Entries with parts and joints:

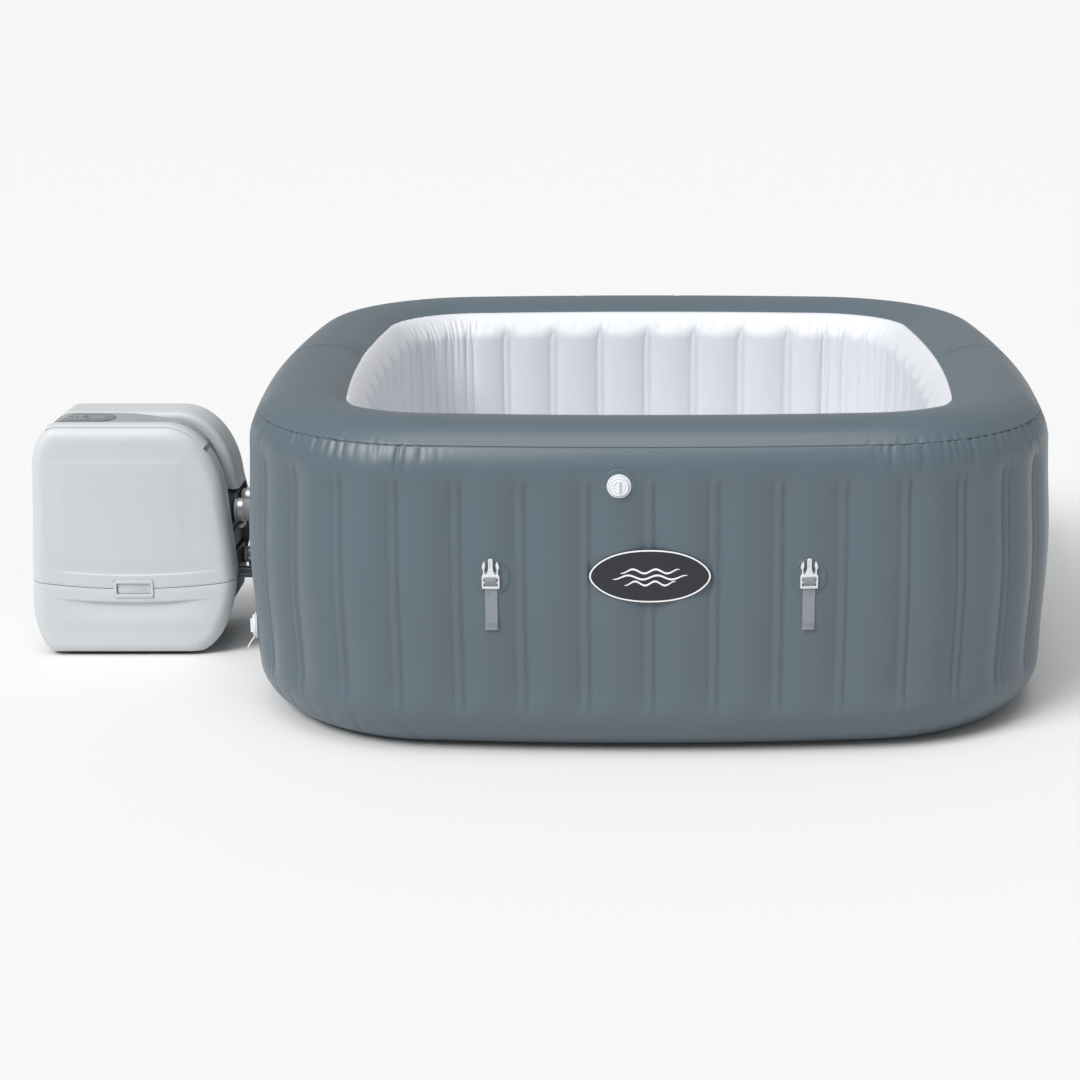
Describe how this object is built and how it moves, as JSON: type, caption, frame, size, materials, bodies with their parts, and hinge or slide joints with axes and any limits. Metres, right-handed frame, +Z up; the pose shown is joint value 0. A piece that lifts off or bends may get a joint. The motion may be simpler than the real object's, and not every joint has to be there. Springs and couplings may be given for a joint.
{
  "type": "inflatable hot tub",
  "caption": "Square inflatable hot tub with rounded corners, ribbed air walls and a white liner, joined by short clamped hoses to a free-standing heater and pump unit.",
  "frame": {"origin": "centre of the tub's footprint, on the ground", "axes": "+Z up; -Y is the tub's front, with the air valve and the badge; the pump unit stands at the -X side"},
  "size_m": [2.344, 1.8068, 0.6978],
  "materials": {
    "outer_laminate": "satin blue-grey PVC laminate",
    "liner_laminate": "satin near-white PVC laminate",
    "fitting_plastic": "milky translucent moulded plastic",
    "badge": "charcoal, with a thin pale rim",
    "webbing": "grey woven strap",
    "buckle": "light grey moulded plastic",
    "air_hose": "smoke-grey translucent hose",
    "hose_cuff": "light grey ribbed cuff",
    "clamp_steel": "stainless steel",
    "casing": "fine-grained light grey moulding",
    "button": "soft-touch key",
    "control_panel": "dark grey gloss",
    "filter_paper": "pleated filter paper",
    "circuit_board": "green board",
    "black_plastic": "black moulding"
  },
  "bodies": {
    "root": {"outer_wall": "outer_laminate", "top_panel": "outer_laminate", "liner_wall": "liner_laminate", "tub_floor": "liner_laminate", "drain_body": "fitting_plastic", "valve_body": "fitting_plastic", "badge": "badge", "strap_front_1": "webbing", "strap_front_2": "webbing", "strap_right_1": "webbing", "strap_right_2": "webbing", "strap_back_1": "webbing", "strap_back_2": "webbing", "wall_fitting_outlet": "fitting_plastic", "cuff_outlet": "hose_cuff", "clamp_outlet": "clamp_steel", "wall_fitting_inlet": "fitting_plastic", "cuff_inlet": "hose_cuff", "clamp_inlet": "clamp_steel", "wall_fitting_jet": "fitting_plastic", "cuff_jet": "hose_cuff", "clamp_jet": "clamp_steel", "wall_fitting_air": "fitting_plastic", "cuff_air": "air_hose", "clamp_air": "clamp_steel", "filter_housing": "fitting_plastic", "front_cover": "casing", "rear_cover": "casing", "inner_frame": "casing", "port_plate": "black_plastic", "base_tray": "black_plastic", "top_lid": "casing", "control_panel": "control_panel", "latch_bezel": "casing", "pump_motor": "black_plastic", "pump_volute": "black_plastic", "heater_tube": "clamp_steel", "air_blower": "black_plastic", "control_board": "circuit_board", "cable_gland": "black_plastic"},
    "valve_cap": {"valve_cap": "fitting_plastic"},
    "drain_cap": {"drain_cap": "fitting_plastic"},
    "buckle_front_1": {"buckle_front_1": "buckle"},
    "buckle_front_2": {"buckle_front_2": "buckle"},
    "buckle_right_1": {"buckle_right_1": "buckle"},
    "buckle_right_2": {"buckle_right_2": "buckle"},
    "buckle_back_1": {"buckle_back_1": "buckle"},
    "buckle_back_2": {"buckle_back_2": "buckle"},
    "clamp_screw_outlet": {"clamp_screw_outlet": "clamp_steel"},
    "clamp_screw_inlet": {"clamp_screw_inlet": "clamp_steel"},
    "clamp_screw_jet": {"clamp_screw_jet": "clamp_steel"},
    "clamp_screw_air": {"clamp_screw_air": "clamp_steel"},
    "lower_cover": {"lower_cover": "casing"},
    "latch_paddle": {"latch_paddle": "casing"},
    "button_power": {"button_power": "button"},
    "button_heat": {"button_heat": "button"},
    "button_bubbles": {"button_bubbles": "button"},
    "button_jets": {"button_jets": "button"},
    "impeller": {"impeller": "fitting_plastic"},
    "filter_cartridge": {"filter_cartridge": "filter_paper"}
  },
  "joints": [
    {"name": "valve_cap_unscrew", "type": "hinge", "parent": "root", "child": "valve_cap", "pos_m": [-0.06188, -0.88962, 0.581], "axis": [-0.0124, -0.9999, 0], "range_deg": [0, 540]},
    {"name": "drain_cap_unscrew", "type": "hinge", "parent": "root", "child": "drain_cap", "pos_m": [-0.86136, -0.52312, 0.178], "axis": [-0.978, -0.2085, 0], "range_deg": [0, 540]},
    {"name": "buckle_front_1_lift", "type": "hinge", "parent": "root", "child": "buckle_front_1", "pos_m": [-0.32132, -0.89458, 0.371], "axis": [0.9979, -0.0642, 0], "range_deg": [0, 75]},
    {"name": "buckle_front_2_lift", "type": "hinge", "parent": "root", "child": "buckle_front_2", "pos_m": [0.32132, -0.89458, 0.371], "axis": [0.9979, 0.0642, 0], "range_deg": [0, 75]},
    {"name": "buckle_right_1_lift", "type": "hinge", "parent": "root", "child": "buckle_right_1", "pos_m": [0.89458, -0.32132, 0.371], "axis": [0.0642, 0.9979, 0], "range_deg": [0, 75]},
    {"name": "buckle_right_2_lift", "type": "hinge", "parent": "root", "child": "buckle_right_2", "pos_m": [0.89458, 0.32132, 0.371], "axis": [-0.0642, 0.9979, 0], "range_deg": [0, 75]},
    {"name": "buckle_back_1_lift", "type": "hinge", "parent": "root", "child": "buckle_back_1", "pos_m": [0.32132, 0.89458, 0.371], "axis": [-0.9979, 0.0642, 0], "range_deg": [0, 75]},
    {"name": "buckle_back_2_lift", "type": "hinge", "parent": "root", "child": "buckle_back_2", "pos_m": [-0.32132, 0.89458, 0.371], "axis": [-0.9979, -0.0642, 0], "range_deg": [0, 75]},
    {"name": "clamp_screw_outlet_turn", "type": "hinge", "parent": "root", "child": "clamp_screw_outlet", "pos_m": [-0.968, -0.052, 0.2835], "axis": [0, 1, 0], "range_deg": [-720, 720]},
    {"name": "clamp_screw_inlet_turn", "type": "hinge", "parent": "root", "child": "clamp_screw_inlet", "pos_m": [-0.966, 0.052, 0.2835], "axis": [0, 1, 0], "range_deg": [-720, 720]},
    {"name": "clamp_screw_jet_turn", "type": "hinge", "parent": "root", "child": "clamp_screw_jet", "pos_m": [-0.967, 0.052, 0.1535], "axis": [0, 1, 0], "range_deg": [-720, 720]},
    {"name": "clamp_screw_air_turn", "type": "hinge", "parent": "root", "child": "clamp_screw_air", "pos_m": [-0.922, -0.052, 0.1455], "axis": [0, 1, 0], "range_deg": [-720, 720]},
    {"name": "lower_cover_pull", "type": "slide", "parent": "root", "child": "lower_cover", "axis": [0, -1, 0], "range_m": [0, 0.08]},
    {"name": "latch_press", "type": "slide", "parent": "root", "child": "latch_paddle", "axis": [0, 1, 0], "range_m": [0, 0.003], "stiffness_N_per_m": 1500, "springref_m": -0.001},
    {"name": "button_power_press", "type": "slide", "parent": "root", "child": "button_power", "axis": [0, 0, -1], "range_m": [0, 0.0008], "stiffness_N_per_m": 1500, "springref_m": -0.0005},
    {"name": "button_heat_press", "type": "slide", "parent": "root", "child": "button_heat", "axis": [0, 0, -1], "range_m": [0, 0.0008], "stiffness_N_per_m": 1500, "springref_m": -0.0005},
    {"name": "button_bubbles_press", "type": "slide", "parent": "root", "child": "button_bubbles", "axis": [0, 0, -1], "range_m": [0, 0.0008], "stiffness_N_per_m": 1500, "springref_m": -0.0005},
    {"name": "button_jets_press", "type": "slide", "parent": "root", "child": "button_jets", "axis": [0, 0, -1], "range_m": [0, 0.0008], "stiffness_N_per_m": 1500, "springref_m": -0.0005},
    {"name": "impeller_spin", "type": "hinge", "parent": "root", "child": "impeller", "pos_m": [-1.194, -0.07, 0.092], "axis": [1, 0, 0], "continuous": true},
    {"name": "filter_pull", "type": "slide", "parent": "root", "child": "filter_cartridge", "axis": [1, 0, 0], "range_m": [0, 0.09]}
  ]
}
==
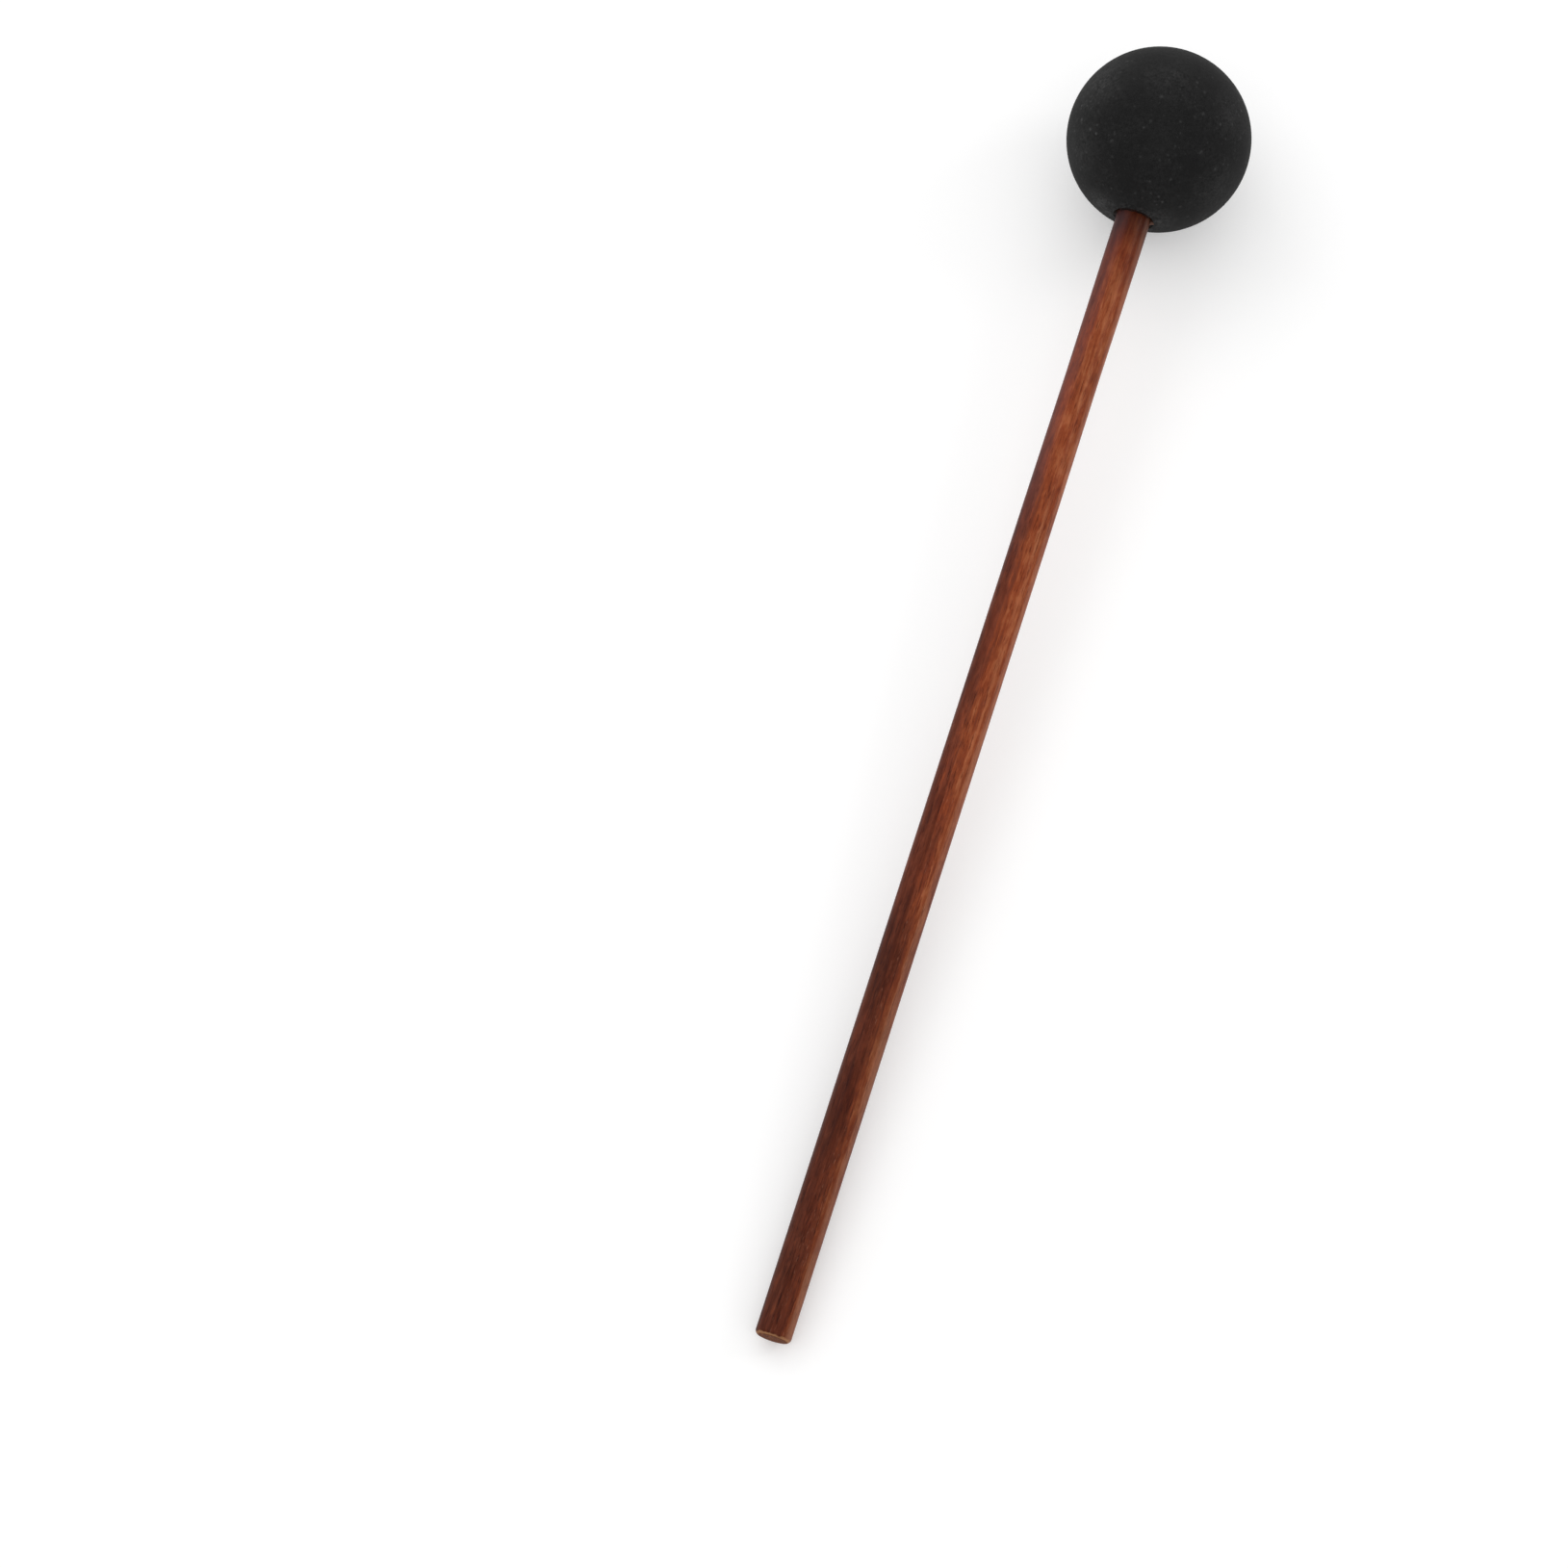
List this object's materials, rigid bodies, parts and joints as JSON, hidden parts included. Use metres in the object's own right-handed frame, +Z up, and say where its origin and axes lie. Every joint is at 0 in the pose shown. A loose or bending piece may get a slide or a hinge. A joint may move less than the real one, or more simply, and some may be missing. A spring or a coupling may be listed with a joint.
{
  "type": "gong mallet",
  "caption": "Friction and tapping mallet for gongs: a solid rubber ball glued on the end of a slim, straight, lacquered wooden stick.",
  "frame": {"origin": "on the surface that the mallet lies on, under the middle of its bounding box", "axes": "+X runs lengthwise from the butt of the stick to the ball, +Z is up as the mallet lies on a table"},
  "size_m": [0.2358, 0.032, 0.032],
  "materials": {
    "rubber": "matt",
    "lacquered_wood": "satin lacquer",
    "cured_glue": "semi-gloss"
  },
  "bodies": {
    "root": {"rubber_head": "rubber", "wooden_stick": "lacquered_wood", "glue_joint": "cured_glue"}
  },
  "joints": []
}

→ **PROBLEM DETAILS**
List the lines of the material in which the word "origin" occurs.

→ **WRITTEN RESPONSE**
  "frame": {"origin": "centre of the tub's footprint, on the ground", "axes": "+Z up; -Y is the tub's front, with the air valve and the badge; the pump unit stands at the -X side"},
List this object's materials, rigid bodies, parts and joints as JSON, hidden parts included. Use metres in the object's own right-handed frame, +Z up, and say where its origin and axes lie. Every joint is at 0 in the pose shown. A loose or bending piece may get a slide or a hinge. A joint may move less than the real one, or more simply, and some may be missing. A spring or a coupling may be listed with a joint.
  "frame": {"origin": "on the surface that the mallet lies on, under the middle of its bounding box", "axes": "+X runs lengthwise from the butt of the stick to the ball, +Z is up as the mallet lies on a table"},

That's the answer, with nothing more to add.